Data for processing —
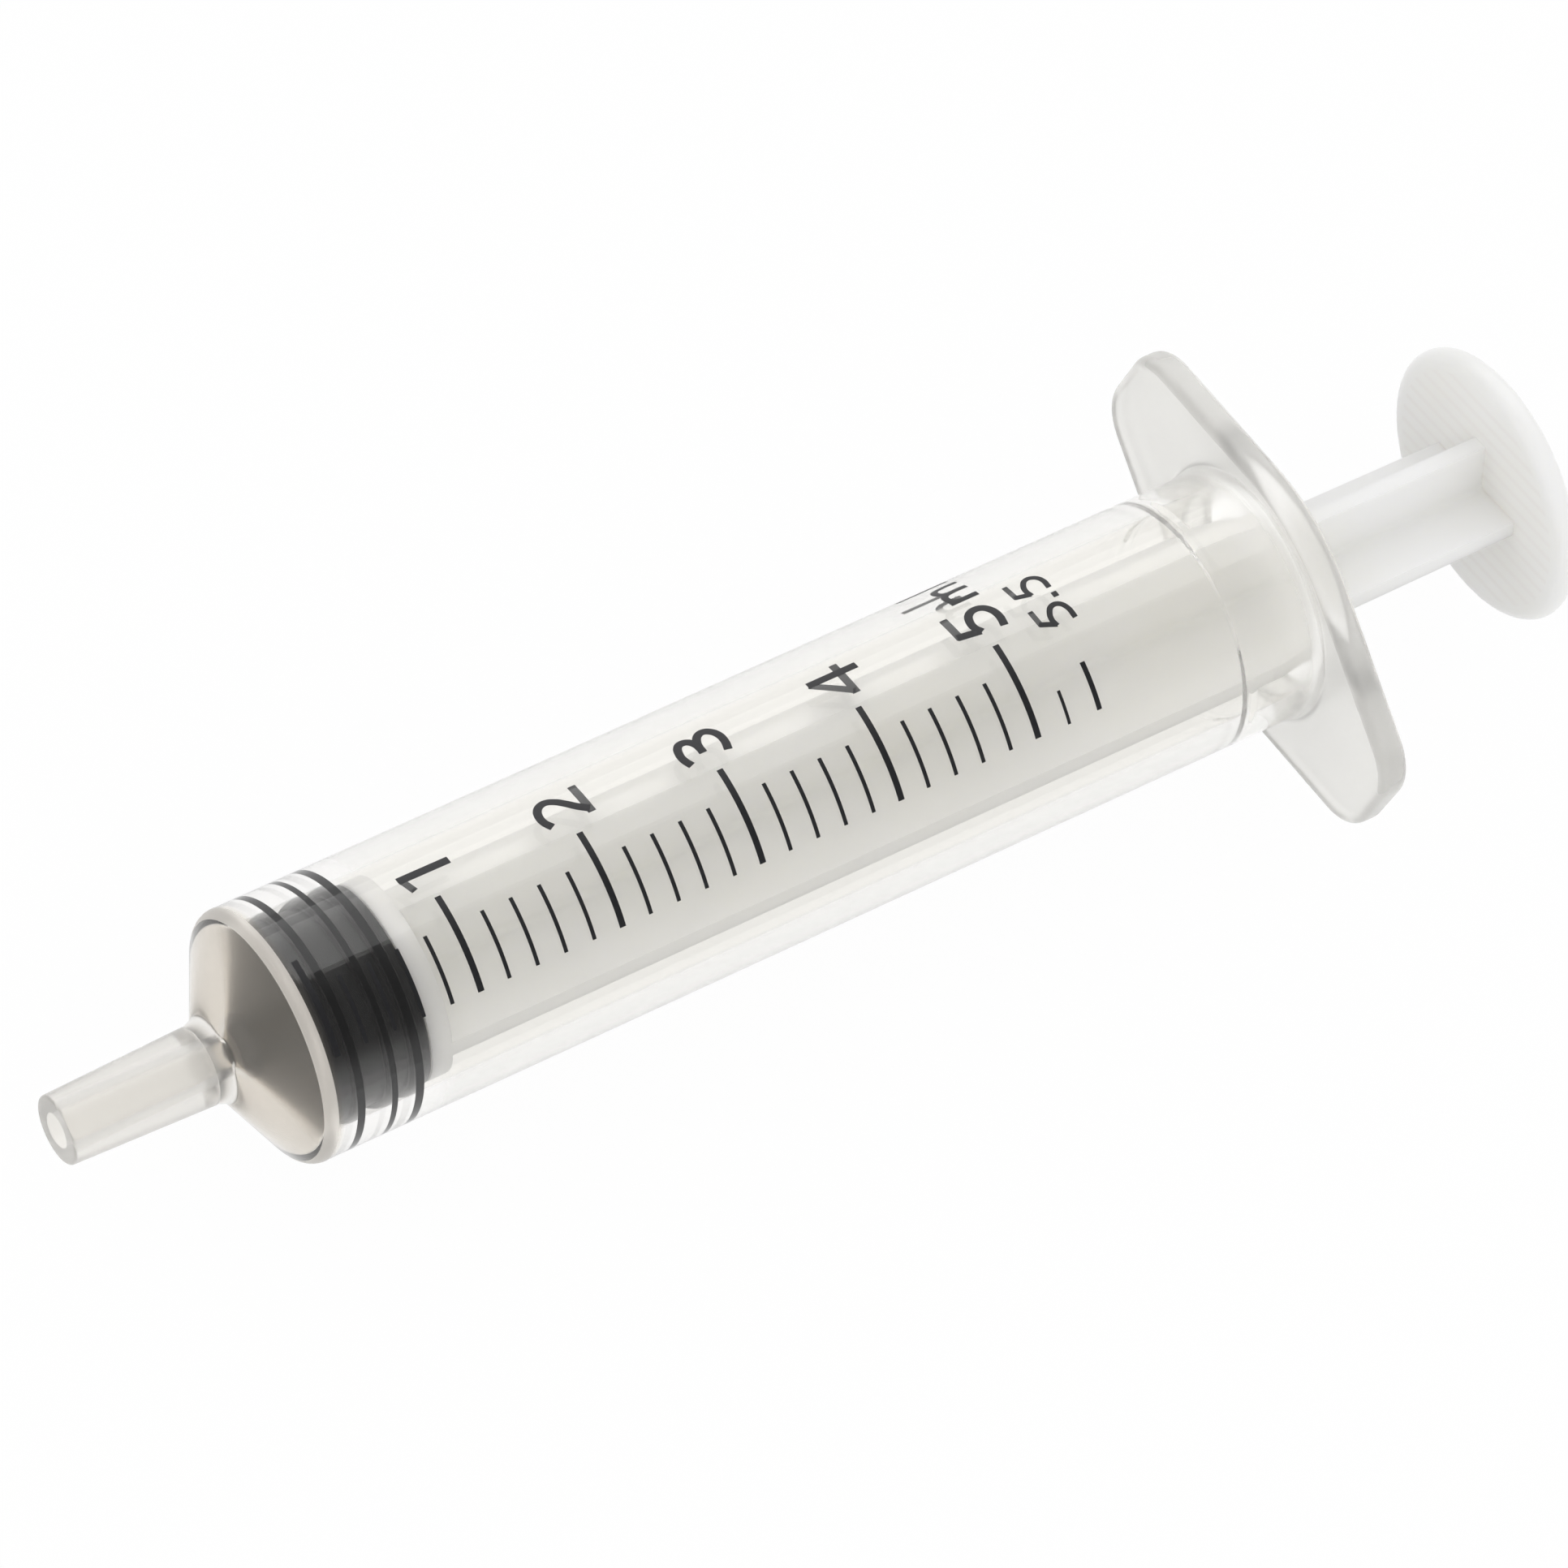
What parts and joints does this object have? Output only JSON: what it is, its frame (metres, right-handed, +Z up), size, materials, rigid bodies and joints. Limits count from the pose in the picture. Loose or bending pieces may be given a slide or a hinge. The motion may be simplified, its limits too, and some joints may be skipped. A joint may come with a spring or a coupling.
{
  "type": "luer slip syringe",
  "caption": "Disposable syringe with a tapered slip nozzle, clear barrel with finger flange, black ribbed gasket, and a cross-ribbed plunger rod with a round thumb rest.",
  "frame": {"origin": "centre of the nozzle's end face", "axes": "+X along the barrel from the nozzle to the thumb rest, +Y along the finger flange, +Z up as it lies"},
  "size_m": [0.0919, 0.0278, 0.0176],
  "materials": {
    "clear_polypropylene": "gloss",
    "black_rubber": "satin",
    "milky_polypropylene": "satin"
  },
  "bodies": {
    "barrel": {"barrel": "clear_polypropylene"},
    "gasket": {"gasket": "black_rubber"},
    "plunger": {"plunger": "milky_polypropylene"}
  },
  "joints": [
    {"name": "plunger_slide", "type": "slide", "parent": "barrel", "child": "gasket", "axis": [1, 0, 0], "range_m": [0, 0.0519]},
    {"name": "plunger_turn", "type": "hinge", "parent": "gasket", "child": "plunger", "pos_m": [0.0186, 0, 0], "axis": [1, 0, 0], "continuous": true}
  ]
}
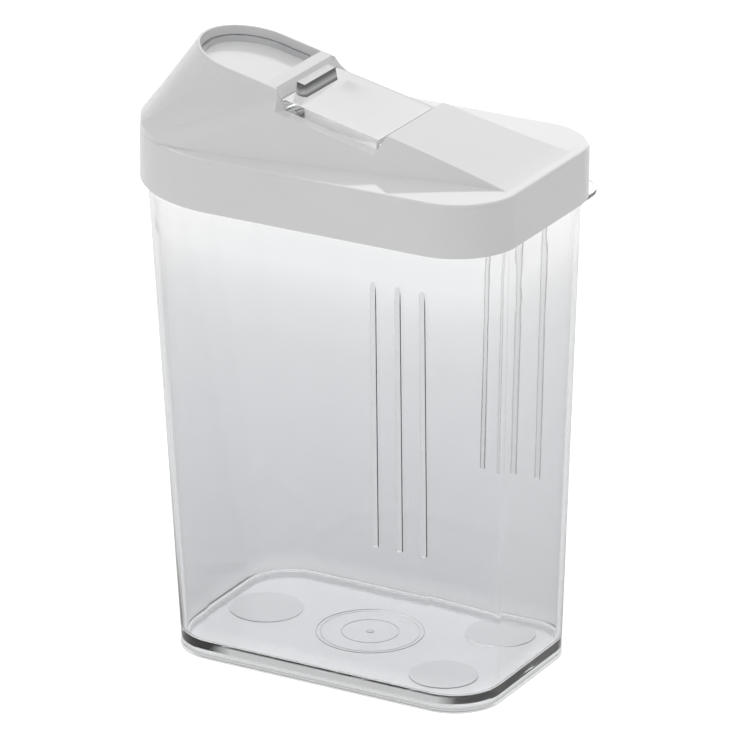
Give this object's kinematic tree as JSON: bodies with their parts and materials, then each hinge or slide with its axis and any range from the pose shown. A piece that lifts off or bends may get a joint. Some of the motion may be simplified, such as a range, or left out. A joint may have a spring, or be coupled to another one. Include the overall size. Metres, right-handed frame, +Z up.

Requirement — Write each line above out exactly.

The reply —
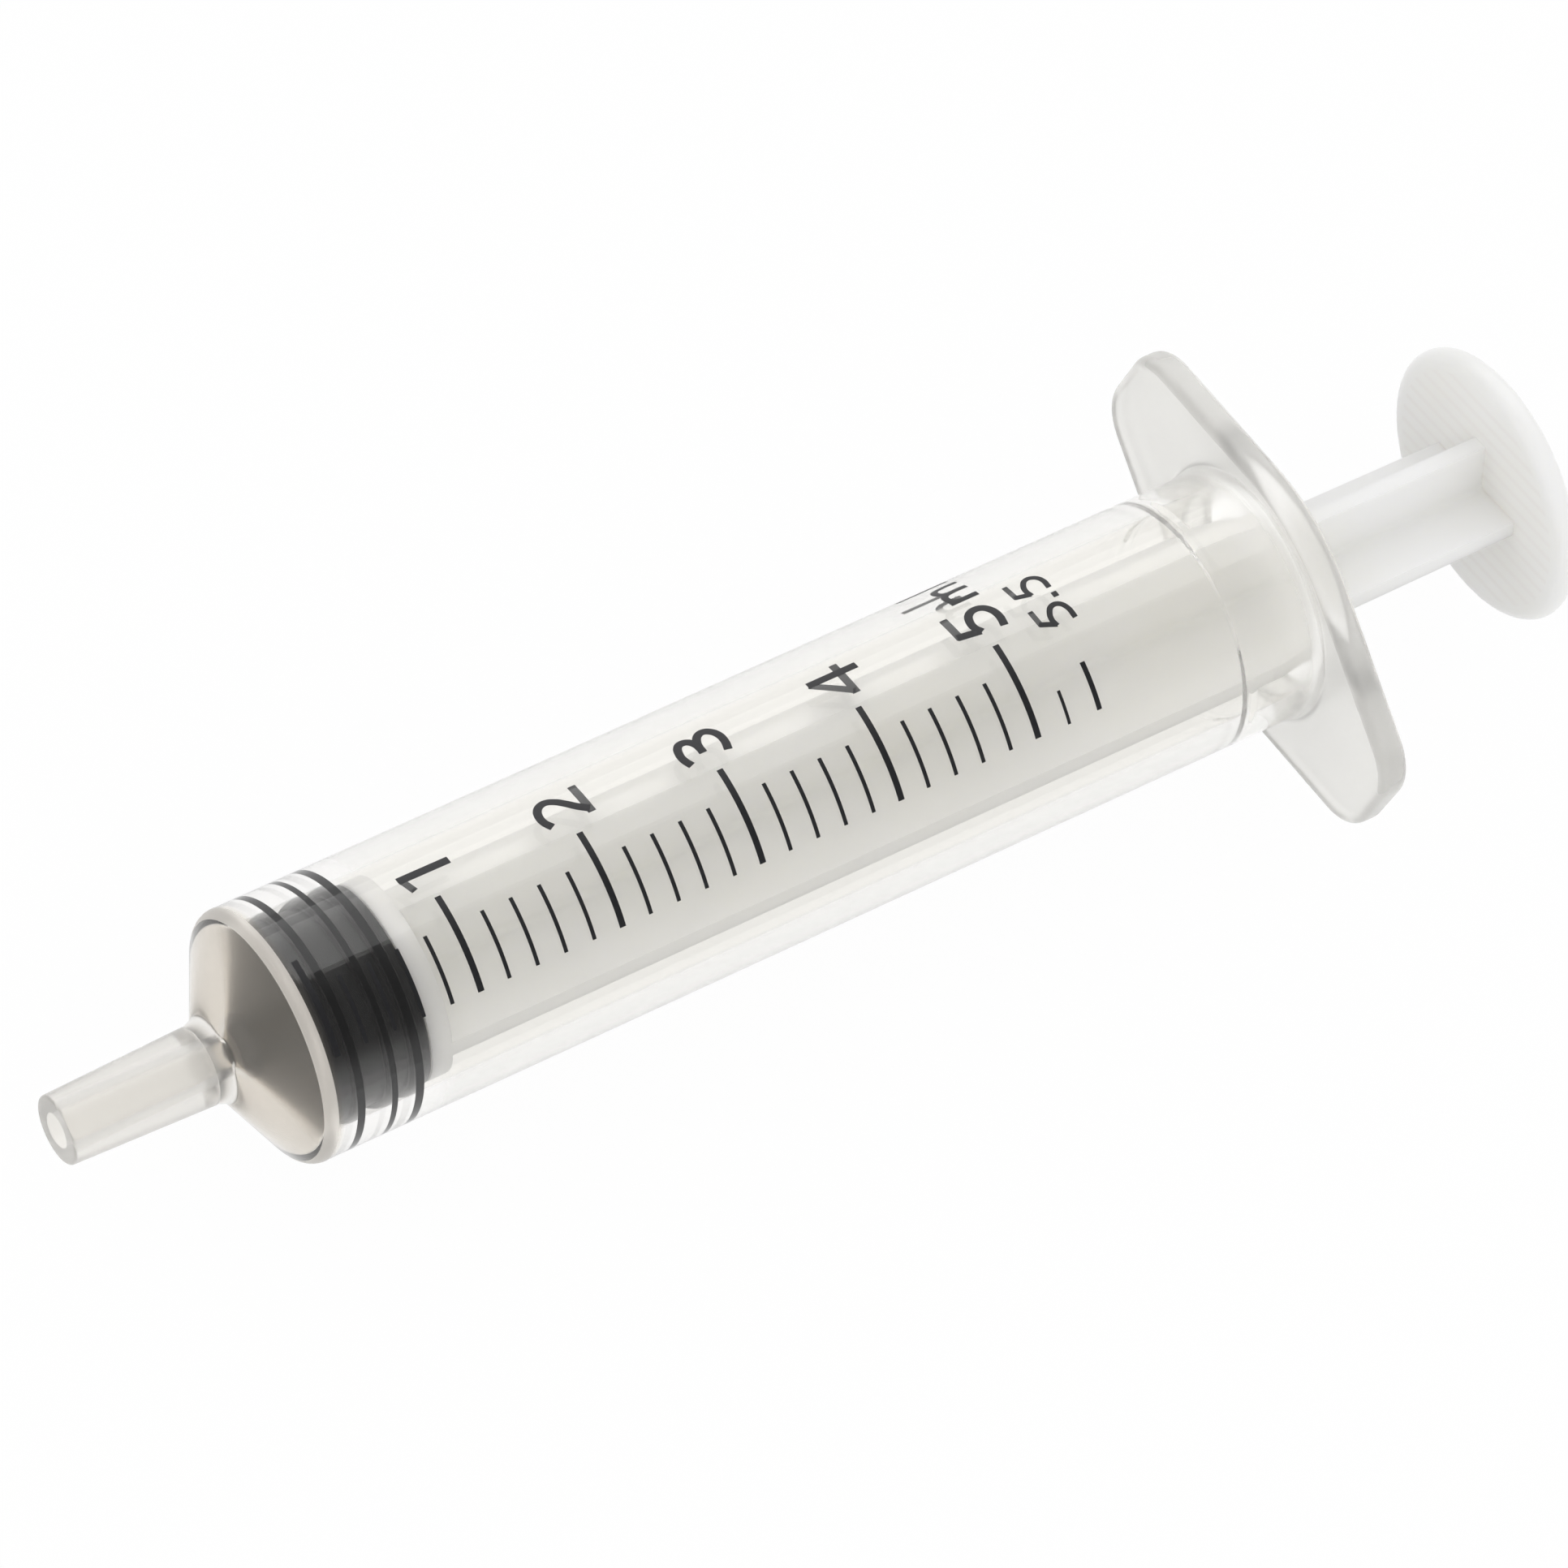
What parts and joints does this object have? Output only JSON: what it is, its frame (metres, right-handed, +Z up), size, materials, rigid bodies and joints. Limits count from the pose in the picture. Loose or bending pieces may be given a slide or a hinge. The motion may be simplified, its limits too, and some joints may be skipped. A joint may come with a spring or a coupling.
{
  "type": "luer slip syringe",
  "caption": "Disposable syringe with a tapered slip nozzle, clear barrel with finger flange, black ribbed gasket, and a cross-ribbed plunger rod with a round thumb rest.",
  "frame": {"origin": "centre of the nozzle's end face", "axes": "+X along the barrel from the nozzle to the thumb rest, +Y along the finger flange, +Z up as it lies"},
  "size_m": [0.0919, 0.0278, 0.0176],
  "materials": {
    "clear_polypropylene": "gloss",
    "black_rubber": "satin",
    "milky_polypropylene": "satin"
  },
  "bodies": {
    "barrel": {"barrel": "clear_polypropylene"},
    "gasket": {"gasket": "black_rubber"},
    "plunger": {"plunger": "milky_polypropylene"}
  },
  "joints": [
    {"name": "plunger_slide", "type": "slide", "parent": "barrel", "child": "gasket", "axis": [1, 0, 0], "range_m": [0, 0.0519]},
    {"name": "plunger_turn", "type": "hinge", "parent": "gasket", "child": "plunger", "pos_m": [0.0186, 0, 0], "axis": [1, 0, 0], "continuous": true}
  ]
}
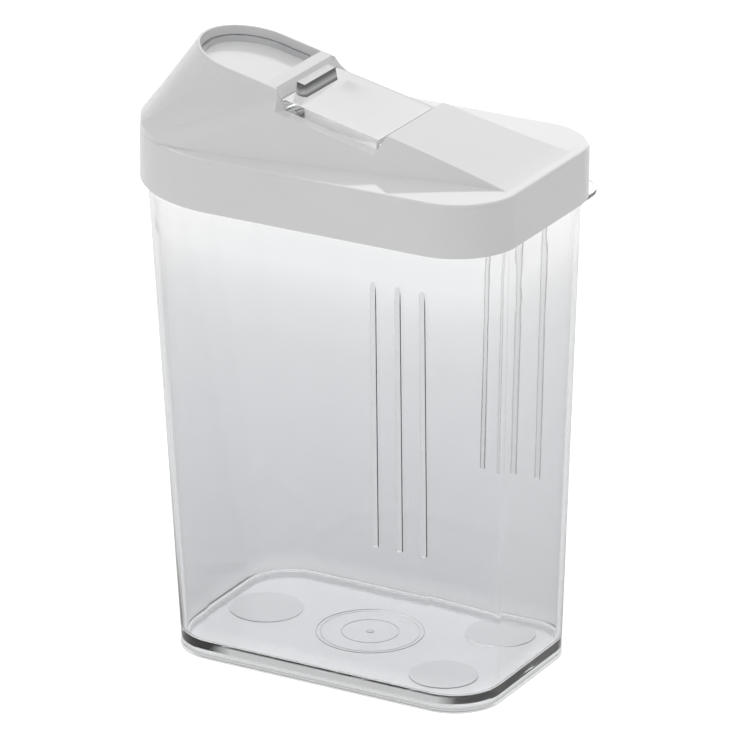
Give this object's kinematic tree as JSON: bodies with their parts and materials, then each hinge or slide with its axis and any range from the pose shown. A piece that lifts off or bends may get a joint. Some of the motion may be simplified, such as a range, or left out. A joint may have a spring, or be coupled to another one. Include the overall size. Metres, right-handed frame, +Z up.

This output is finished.